Encaustic, book cover, pages
Encaustics, or working with beeswax, has actually been around for thousands of years. From what we know, people were using beeswax for art purposes as early on as 50 A.D. But only since the late 1960s did encaustic painting become more readily accepted in contemporary art circles.
Encaustic painting uses filtered beeswax as a base “medium.” Since this is an oil-based process, you may add oil paint, oil sticks, etc into the wax to create pigment. To paint, you quickly apply a layer (the wax dries fast!) and fuse with a heat tool. Encaustic painting requires a process of heating and cooling and building layers onto your substrate.
With the invention of the printing press, knowledge became widespread and people became literate. To purchase a book was a symbol of wealth and a commitment to literacy. With the invention of the internet, gratification became instant, and libraries began to be forgotten. Information is now at our fingertips and our relationships are maintained through Facebook, Twitter and emails.
In the midst of an increasingly computer-driven society, I have become more fascinated by old things and their inherent stories. Dusty books found in an attic, a vintage stamp on an old postcard, a tea-stained lace doily, a grandfather’s face dented with smile wrinkles—all inspire and fuel my creativity.
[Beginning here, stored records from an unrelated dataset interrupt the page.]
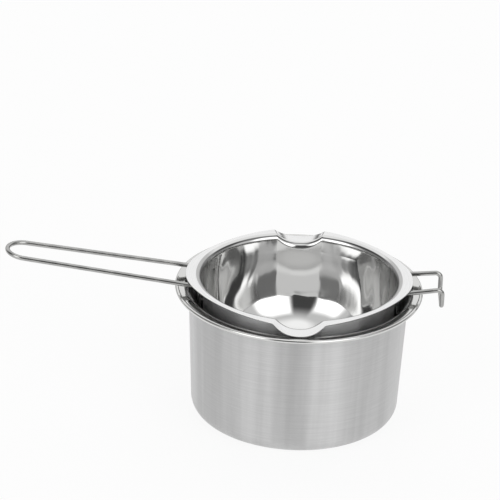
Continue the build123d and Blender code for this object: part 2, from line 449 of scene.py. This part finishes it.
def handle_wire(material, end_points=16):
    """The handle: up the wall, out under the flange and round its far end, along -X.

    One half is a rounded path and an arc about the end's centre, lifted to the tilted
    plane. The other half is its mirror image, taken backwards.
    """
    end_out = -handle_low.x - wire_radius - handle_end_radius
    run = end_out - leg_out
    swing = math.atan2(leg_half_spacing, run)
    closing = swing - math.asin(handle_end_radius / math.hypot(run, leg_half_spacing))
    start = closing - math.pi / 2
    touch_out = end_out + handle_end_radius * math.cos(start)
    touch = (touch_out, handle_end_radius * math.sin(start), wire_height(touch_out))
    path, tangents = rounded_path([*leg_corners(-1), touch], [wire_root_bend], run_steps=14)
    arc = circle_points((end_out, 0), handle_end_radius, start, 0, end_points)[1:]
    lifted = np.column_stack([arc, wire_height(arc[:, 0])])
    angle = np.linspace(start, 0, end_points)[1:]
    onwards = -np.sin(angle)
    ways = np.stack([onwards, np.cos(angle), onwards * wire_tilt_slope], axis=1)
    ways = ways / np.linalg.norm(ways, axis=1)[:, None]
    half = np.concatenate([path, lifted])
    half_ways = np.concatenate([tangents, ways])
    mirror = np.array([1, -1, 1])
    whole = np.concatenate([half, (half * mirror)[-2::-1]])
    whole_ways = np.concatenate([half_ways, -(half_ways * mirror)[-2::-1]])
    turned = np.array([-1, -1, 1])
    return bent_rod("handle_rod", whole * turned, whole_ways * turned, [material])


def hook_wire(material):
    """The hook: up the wall, out past the pot's rim, down, and across to the other leg."""
    out = hook_high.x - wire_radius
    top = wire_height(out)
    low = top - hook_drop
    corners = [
        *leg_corners(-1),
        (out, -hook_half_width, top),
        (out, -hook_half_width, low),
        (out, hook_half_width, low),
        (out, hook_half_width, top),
        *reversed(leg_corners(1)),
    ]
    bends = [wire_root_bend, *[hook_bend] * 4, wire_root_bend]
    path, tangents = rounded_path(corners, bends)
    return bent_rod("hook_rod", path, tangents, [material])


# Shader nodes

noise_low, noise_middle, noise_high = 0.35, 0.5, 0.65
quarter_turn = 0.25


def give(tree, node, inputs):
    """Set a node's inputs to their values, or join them to other nodes' outputs."""
    for name, value in inputs.items():
        if isinstance(value, bpy.types.NodeSocket):
            tree.links.new(value, node.inputs[name])
        else:
            node.inputs[name].default_value = value


def put(tree, kind, inputs=None, **settings):
    """A new node, with its settings made and its inputs given."""
    node = tree.nodes.new(kind)
    for name, value in settings.items():
        setattr(node, name, value)
    give(tree, node, inputs or {})
    return node


def sum_up(tree, operation, *values):
    """The output of a Math node with the given operation and values."""
    inputs = dict(enumerate(values))
    return put(tree, "ShaderNodeMath", inputs, operation=operation).outputs[0]


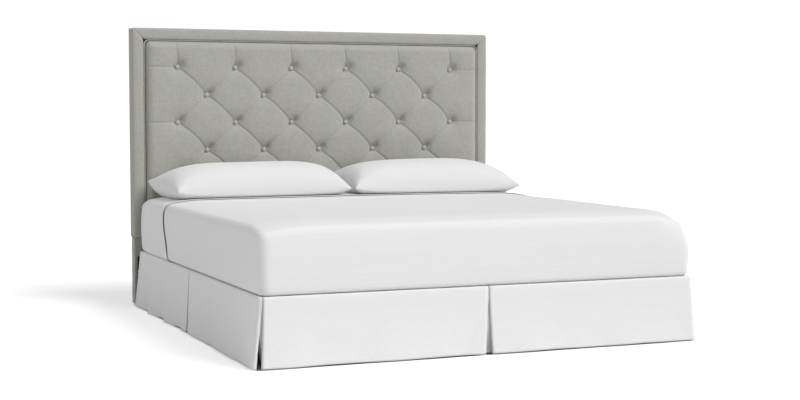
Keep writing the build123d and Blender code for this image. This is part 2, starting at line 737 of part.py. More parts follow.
def skirt_deck():
    """The plain sheet between mattress and box springs that the drops are sewn to."""
    half_width = SKIRT_TOP_HALF_WIDTH - SKIRT_CLOTH
    foot_y = SKIRT_TOP_FOOT_Y + SKIRT_CLOTH
    return block((-half_width, half_width), (foot_y, SKIRT_HEAD_Y), (SKIRT_TOP - SKIRT_DECK, SKIRT_TOP))


def skirt_panels_side(side):
    """Two drops, one each side of the middle pleat."""
    foot_end = SKIRT_TOP_FOOT_Y + SKIRT_CLOTH + 1
    spans = [(foot_end, SIDE_PLEAT_Y - PLEAT_SLIT / 2), (SIDE_PLEAT_Y + PLEAT_SLIT / 2, SKIRT_HEAD_Y)]
    return group([mirrored(side_drop(span, 0, SKIRT_CLOTH, SKIRT_TOP), side) for span in spans])


def skirt_panels_foot():
    end = SKIRT_TOP_HALF_WIDTH - SKIRT_CLOTH - 0.5
    spans = [(-end, -PLEAT_SLIT / 2), (PLEAT_SLIT / 2, end)]
    return group([foot_drop(span, 0, SKIRT_CLOTH, SKIRT_TOP) for span in spans])


def corner_insert():
    """The folded cloth behind the slit at the right foot corner."""
    top_z = SKIRT_TOP - SKIRT_DECK
    sections = []
    for z in (HEM_Z, top_z):
        outer_x = skirt_side_x(z) - SKIRT_CLOTH
        outer_y = skirt_foot_y(z) + SKIRT_CLOTH
        corners = [
            (outer_x, outer_y),
            (outer_x, outer_y + PLEAT_CORNER_LEG),
            (outer_x - PLEAT_CLOTH, outer_y + PLEAT_CORNER_LEG),
            (outer_x - PLEAT_CLOTH, outer_y + PLEAT_CLOTH),
            (outer_x - PLEAT_CORNER_LEG, outer_y + PLEAT_CLOTH),
            (outer_x - PLEAT_CORNER_LEG, outer_y),
        ]
        sections.append(make_face(Polyline(*[(x, y, z) for x, y in corners], close=True)))
    return loft(sections, ruled=True)


def skirt_pleat_inserts():
    half = PLEAT_INSERT_WIDTH / 2
    top_z = SKIRT_TOP - SKIRT_DECK
    middle_side = side_drop((SIDE_PLEAT_Y - half, SIDE_PLEAT_Y + half), SKIRT_CLOTH, PLEAT_CLOTH, top_z)
    inserts = [foot_drop((-half, half), SKIRT_CLOTH, PLEAT_CLOTH, top_z)]
    for side in SIDES.values():
        inserts.append(mirrored(middle_side, side))
        inserts.append(mirrored(corner_insert(), side))
    return group(inserts)


# ---------------------------------------------------------------- mattress and sheets


def mattress_block(offset):
    """The mattress's rounded outer shape, made larger by offset except underneath."""
    half_width = MATTRESS_WIDTH / 2 + offset
    body = block(
        (-half_width, half_width),
        (MATTRESS_FOOT_Y - offset, MATTRESS_HEAD_Y + offset),
        (MATTRESS_BOTTOM, MATTRESS_BOTTOM + MATTRESS_THICKNESS + offset),
    )
    body = fillet(body.edges().filter_by(Axis.Z), MATTRESS_CORNER + offset)
    body = fillet(body.faces().sort_by(Axis.Z)[-1].edges(), MATTRESS_TOP_EDGE + offset)
    return fillet(body.faces().sort_by(Axis.Z)[0].edges(), MATTRESS_BOTTOM_EDGE + offset)


def mattress_inner():
    """The space inside the quilted cover."""
    body = block(
        (-MATTRESS_WIDTH / 2 + QUILT, MATTRESS_WIDTH / 2 - QUILT),
        (MATTRESS_FOOT_Y + QUILT, MATTRESS_HEAD_Y - QUILT),
        (MATTRESS_BOTTOM + QUILT, MATTRESS_BOTTOM + MATTRESS_THICKNESS - QUILT),
    )
    body = fillet(body.edges().filter_by(Axis.Z), MATTRESS_CORNER - QUILT)
    body = fillet(body.faces().sort_by(Axis.Z)[-1].edges(), MATTRESS_TOP_EDGE - QUILT)
    return fillet(body.faces().sort_by(Axis.Z)[0].edges(), MATTRESS_BOTTOM_EDGE - QUILT)


def slab(low_z, high_z, low_y=-1200, high_y=1200):
    """A region larger than the mattress in plan, for cutting it at heights or lengths."""
    return block((-1200, 1200), (low_y, high_y), (low_z, high_z))


def comfort_bottom():
    return MATTRESS_BOTTOM + MATTRESS_THICKNESS - QUILT - COMFORT_LAYER


def mattress_base():
    return mattress_inner() & slab(0, comfort_bottom())


def mattress_comfort_layer():
    return mattress_inner() & slab(comfort_bottom(), HEADBOARD_TOP)


def mattress_cover():
    return mattress_block(0) - mattress_inner()


def fitted_sheet():
    shell = mattress_block(FITTED_SHEET) - mattress_block(0)
    return shell & slab(SHEET_BOTTOM_Z + MATTRESS_BOTTOM_EDGE, HEADBOARD_TOP)


def top_sheet():
    """Laid over the fitted sheet from the foot to just in front of the pillows."""
    shell = mattress_block(FITTED_SHEET + TOP_SHEET) - mattress_block(FITTED_SHEET)
    region = slab(SHEET_BOTTOM_Z + MATTRESS_BOTTOM_EDGE, HEADBOARD_TOP, high_y=TOP_SHEET_EDGE_Y)
    return shell & region


# ---------------------------------------------------------------- pillows


def pillow_block(inset):
    body = block(
        (PILLOW_CENTRE_X - PILLOW_WIDTH / 2 + inset, PILLOW_CENTRE_X + PILLOW_WIDTH / 2 - inset),
        (PILLOW_CENTRE_Y - PILLOW_DEPTH / 2 + inset, PILLOW_CENTRE_Y + PILLOW_DEPTH / 2 - inset),
        (PILLOW_BOTTOM + inset, PILLOW_BOTTOM + PILLOW_LOFT - inset),
    )
    body = fillet(body.edges().filter_by(Axis.Z), PILLOW_CORNER - inset)
    level_edges = body.faces().sort_by(Axis.Z)[-1].edges() + body.faces().sort_by(Axis.Z)[0].edges()
    return fillet(level_edges, PILLOW_EDGE - inset)


def pillow_insert(side):
    return mirrored(pillow_block(CASE_THICKNESS), side)


def pillowcase(side):
    return mirrored(pillow_block(0) - pillow_block(CASE_THICKNESS), side)


# ---------------------------------------------------------------- write one file for each node

os.makedirs("parts", exist_ok=True)

for side_name, side_sign in SIDES.items():
    save(f"headboard_stile_{side_name}", headboard_stile(side_sign))
    save(f"border_padding_{side_name}", border_padding_side(side_sign))
    save(f"border_cover_{side_name}", border_cover_side(side_sign))
    save(f"headboard_leg_{side_name}", headboard_leg(side_sign))
    save(f"side_rail_{side_name}", side_rail(side_sign))
    save(f"headboard_bracket_{side_name}", headboard_bracket(side_sign))
    save(f"box_spring_cover_{side_name}", box_spring_cover(side_sign))
    save(f"box_spring_frame_{side_name}", box_spring_frame(side_sign))
    save(f"box_spring_grid_{side_name}", box_spring_grid(side_sign))
    save(f"skirt_panels_{side_name}", skirt_panels_side(side_sign))
    save(f"pillow_insert_{side_name}", pillow_insert(side_sign))
    save(f"pillowcase_{side_name}", pillowcase(side_sign))

for place, rail_y in CROSS_RAIL_Y.items():
    save(f"cross_rail_{place}", cross_rail(rail_y))
    save(f"levelling_foot_{place}", levelling_foot(rail_y))

save("headboard_top_rail", headboard_top_rail())
save("headboard_bottom_rail", headboard_bottom_rail())
save("headboard_studs", headboard_studs())
save("tufting_board", tufting_board())
save("panel_foam", panel_foam())
save("tufted_panel_cover", tufted_panel_cover())
save("tufting_buttons", tufting_buttons())
save("button_twine", button_twine())
save("twine_anchors", twine_anchors())
save("panel_welt", panel_welt())
save("border_padding_top", border_padding_top())
save("border_cover_top", border_cover_top())
save("border_cover_bottom", border_cover_bottom())
save("headboard_back_cover", headboard_back_cover())
save("headboard_leg_covers", headboard_leg_covers())
save("headboard_leg_glides", headboard_leg_glides())
save("headboard_bolts", headboard_bolts())
save("centre_rail", centre_rail())
save("frame_rivets", frame_rivets())
save("corner_legs", corner_legs())
save("corner_leg_glides", corner_leg_glides())
save("centre_legs", centre_legs())
save("skirt_deck", skirt_deck())
save("skirt_panels_foot", skirt_panels_foot())
save("skirt_pleat_inserts", skirt_pleat_inserts())
save("mattress_base", mattress_base())
save("mattress_comfort_layer", mattress_comfort_layer())
save("mattress_cover", mattress_cover())
save("fitted_sheet", fitted_sheet())
save("top_sheet", top_sheet())
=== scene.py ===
import math

import bmesh
import bpy
import numpy as np
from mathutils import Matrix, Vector


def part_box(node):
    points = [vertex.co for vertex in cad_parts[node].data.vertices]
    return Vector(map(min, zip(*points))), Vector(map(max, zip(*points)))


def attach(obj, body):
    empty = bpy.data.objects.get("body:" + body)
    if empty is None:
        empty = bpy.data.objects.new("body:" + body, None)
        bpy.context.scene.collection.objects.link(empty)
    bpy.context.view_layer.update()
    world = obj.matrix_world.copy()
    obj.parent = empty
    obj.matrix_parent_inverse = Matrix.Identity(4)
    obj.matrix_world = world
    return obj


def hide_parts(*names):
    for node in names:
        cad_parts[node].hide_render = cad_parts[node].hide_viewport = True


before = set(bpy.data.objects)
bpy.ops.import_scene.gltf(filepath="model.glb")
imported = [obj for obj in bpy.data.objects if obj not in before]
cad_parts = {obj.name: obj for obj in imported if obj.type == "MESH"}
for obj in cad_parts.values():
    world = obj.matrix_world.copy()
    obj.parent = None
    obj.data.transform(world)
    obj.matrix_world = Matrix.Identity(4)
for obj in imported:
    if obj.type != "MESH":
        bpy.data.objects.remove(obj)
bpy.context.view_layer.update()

# ------------------------------------------------------------------ floor, light and camera
# A seamless white floor and a white surround. A broad key light falls from the front right, with
# a weak one from overhead and one from the left, so the long left side is the shaded one.


def link(tree, source, target):
    tree.links.new(source, target)


def set_sockets(node, **values):
    """Sets constants on a node's own sockets; an underscore stands for a space in a socket's name."""
    for label, value in values.items():
        node.inputs[label.replace("_", " ")].default_value = value


def maths(tree, operation, first, second=0.0):
    """A Math node of two values, each a socket or a number."""
    node = tree.nodes.new("ShaderNodeMath")
    node.operation = operation
    for number, value in enumerate((first, second)):
        if hasattr(value, "links"):
            link(tree, value, node.inputs[number])
        else:
            node.inputs[number].default_value = value
    return node.outputs[0]


def new_material(name):
    """A material and its main shader, with the shader's tree ready for more nodes."""
    material = bpy.data.materials.new(name)
    material.use_nodes = True
    return material, material.node_tree, material.node_tree.nodes["Principled BSDF"]


def shade_smooth(mesh, smooth=True):
    mesh.polygons.foreach_set("use_smooth", [smooth] * len(mesh.polygons))


def mesh_object(name, points, faces, material, smooth=True):
    """A mesh piece from corner points and faces."""
    mesh = bpy.data.meshes.new(name)
    plain_points = [tuple(map(float, point)) for point in points]
    plain_faces = [tuple(map(int, face)) for face in faces]
    mesh.from_pydata(plain_points, [], plain_faces)
    mesh.update()
    shade_smooth(mesh, smooth)
    mesh.materials.append(material)
    piece = bpy.data.objects.new(name, mesh)
    bpy.context.collection.objects.link(piece)
    return piece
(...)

In this new series I am calling “By Its Cover,” I have attempted to deconstruct old books to push boundaries, explore stereotypes and give antiquated objects new life. What was once a book shelved neatly in a library and flipped through for knowledge, can now be seen as a purely aesthetic element. It is an exploration in dismantling the familiar, and a social commentary on the postmodern world we find ourselves in.